Long-Term Prospects (Won't Be Ready Until at Least 2015)
The Rockies' top draft pick in the 2011 draft, Story signed early enough to get into 47 games for the Rockies' Rookie League team. Here's what Baseball America had to say about him after the draft (via Inside the Rockies):
Scouts who believe in Story’s bat see him as close to a five-tool shortstop. . . . He has smooth actions along with plus range and arm strength. . . . Story has good pop for a middle infielder, though the 6-foot, 175-pounder generates his power by collapsing on his backside and using an uppercut. His quick hands generate plenty of bat speed and allow him to barrel balls, though he may need to tone down his swing against professional pitchers. He has above-average speed and runs the bases well.
I hadn't read a lot about Story, but the fact that he should be able to stay at shortstop should help his prospect value overall.
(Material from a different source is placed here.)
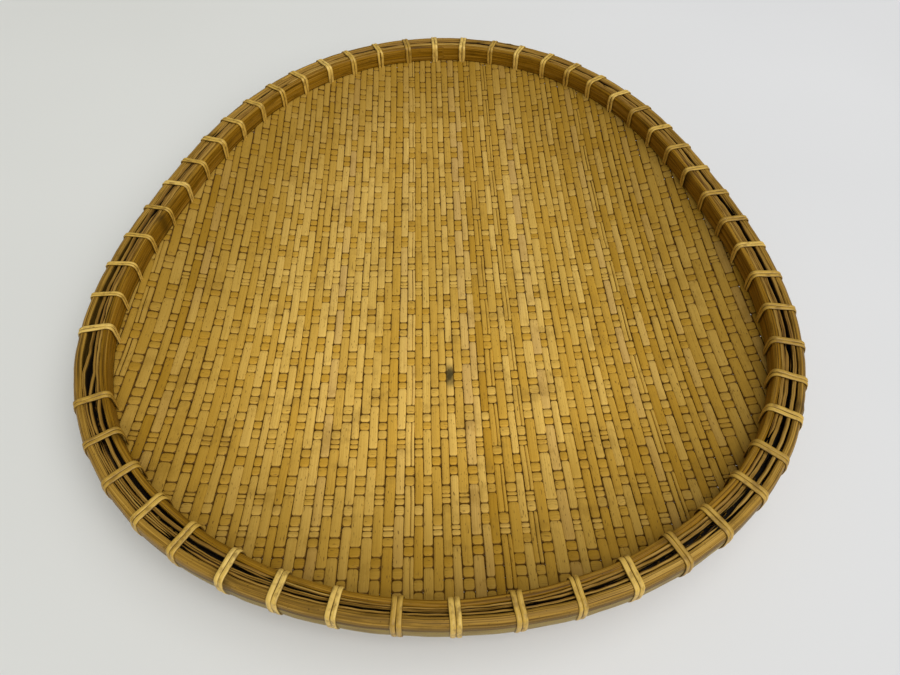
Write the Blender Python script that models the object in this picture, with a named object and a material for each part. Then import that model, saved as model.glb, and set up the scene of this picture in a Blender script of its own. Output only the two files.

He's far enough away still that he may not be blocked by Troy Tulowitzki by the time he is ready. He also could be moved off the position by then as well, so at this point I'm more interested to see what his bat will turn into. Realistically, I see him starting the season again in a short-season league, or possibly in the Sally League (Low-A) if they want to push him a bit more aggressively. Either way, he's not likely to be near the Majors for at least 3 or 4 seasons unless he forces the issue substantially.